Historically Talluza is linked to the village of Wadi al-Far'a since the latter village's lands were previously owned by the residents of Talluza, who used it for agricultural purposes. In the 1960s residents from Talluza settled in Wadi al-Far'a and established a separate village.

===1967-present===
After the Six-Day War in 1967, Talluza has been under Israeli occupation. Under the interim Oslo Peace Accords, areas of the West Bank, which Israel occupied in the 1967 Mideast war, were divided into various categories. According to ARIJ, 99% of the village land is in Area A, where the Palestinian National Authority (PNA) holds responsibility for internal security and public order, the remainder 1% of land being in Area B.

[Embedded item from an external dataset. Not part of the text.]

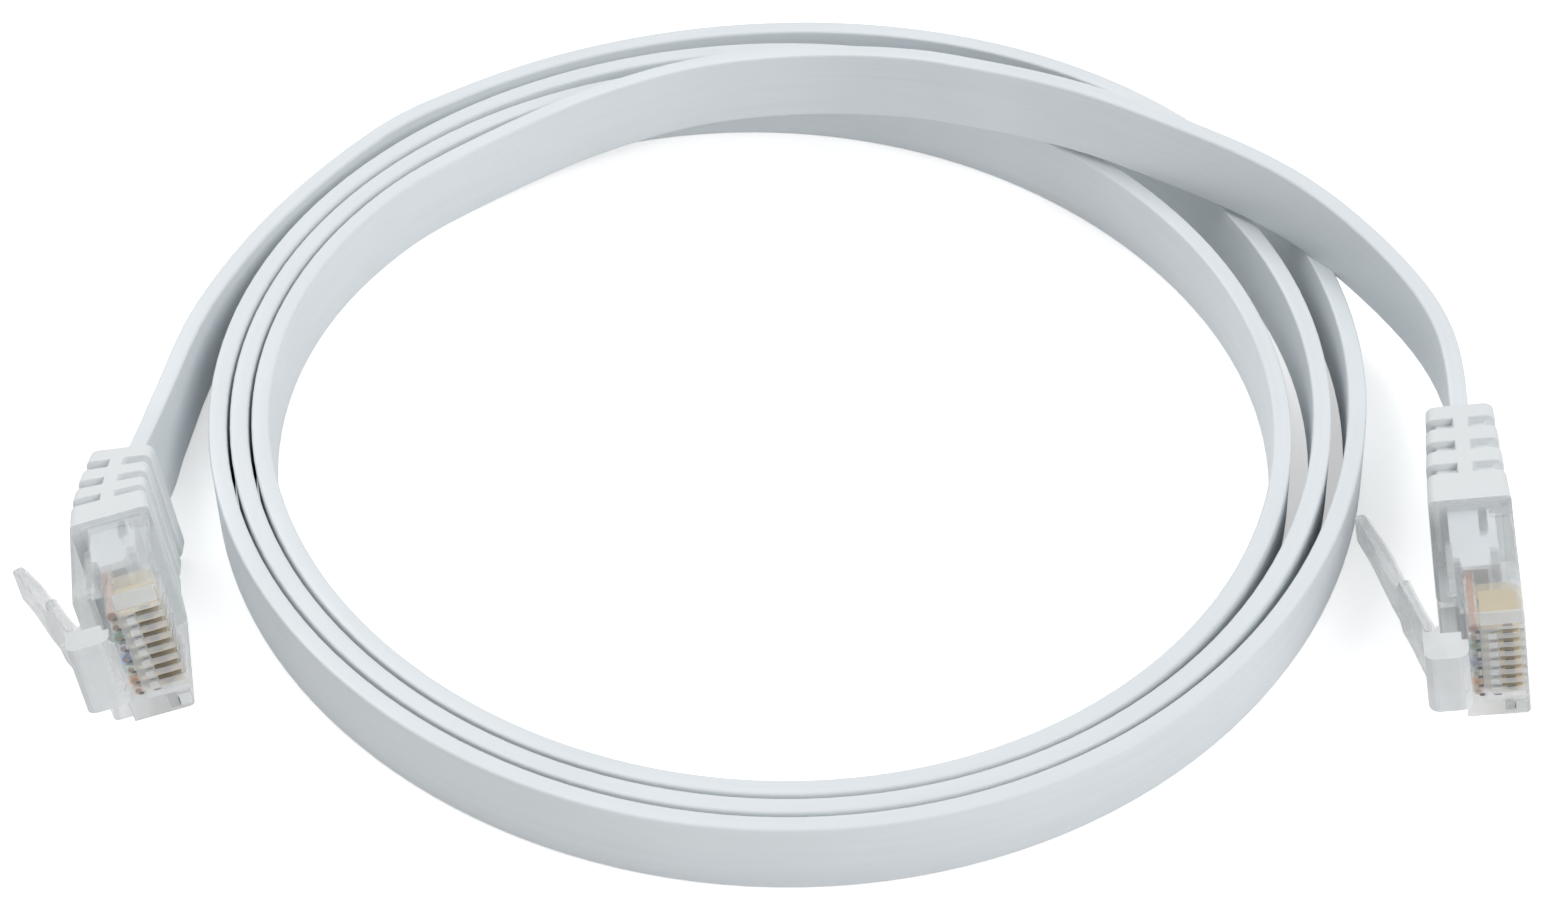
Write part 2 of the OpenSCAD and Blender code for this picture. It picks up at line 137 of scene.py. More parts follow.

In 1996 Wadi al-Far'a was officially separated from Talluza and was granted its own village council under the administration of the Tubas Governorate.

==Geography==
Situated on the northern part of Mount Ebal along the slope of a plateau, Talluza has an average elevation of 545 m above sea level. Its ancient village center is small and surrounded by relatively newer building structures. There are 50 cisterns in the village and the nearest source of water is 2.5 km away from the village at Ein al-Beida. Talluza is located off the road connecting Nablus with Asira ash-Shamaliya, and nearby localities the latter to the southwest, Yasid to the northwest, Far'a Camp to the northeast and Ein al-Beida to the southeast.

==Demographics==
In the 1997 census by the Palestinian Central Bureau of Statistics (PCBS), its population was 2,002. Refugees accounted for at least 13.8% of the inhabitants. In the 2007 census, the population increased to 2,375 living in 429 households. The average household had between 5 and 6 members. The gender distribution was 50.8% male and 49.2% female.

The main families of the village are al-Hashaykeh (which includes al-Fares, al-Awaysah, al-Balateyyeh, al-Badawi, al-Abu Shehadeh), al-Darawsheh, al-dababseh ,al-Shanableh, as-Salahat, al-Janajreh and al-Barahmeh. Talluza contains three mosques and two separate secondary schools for boys and girls.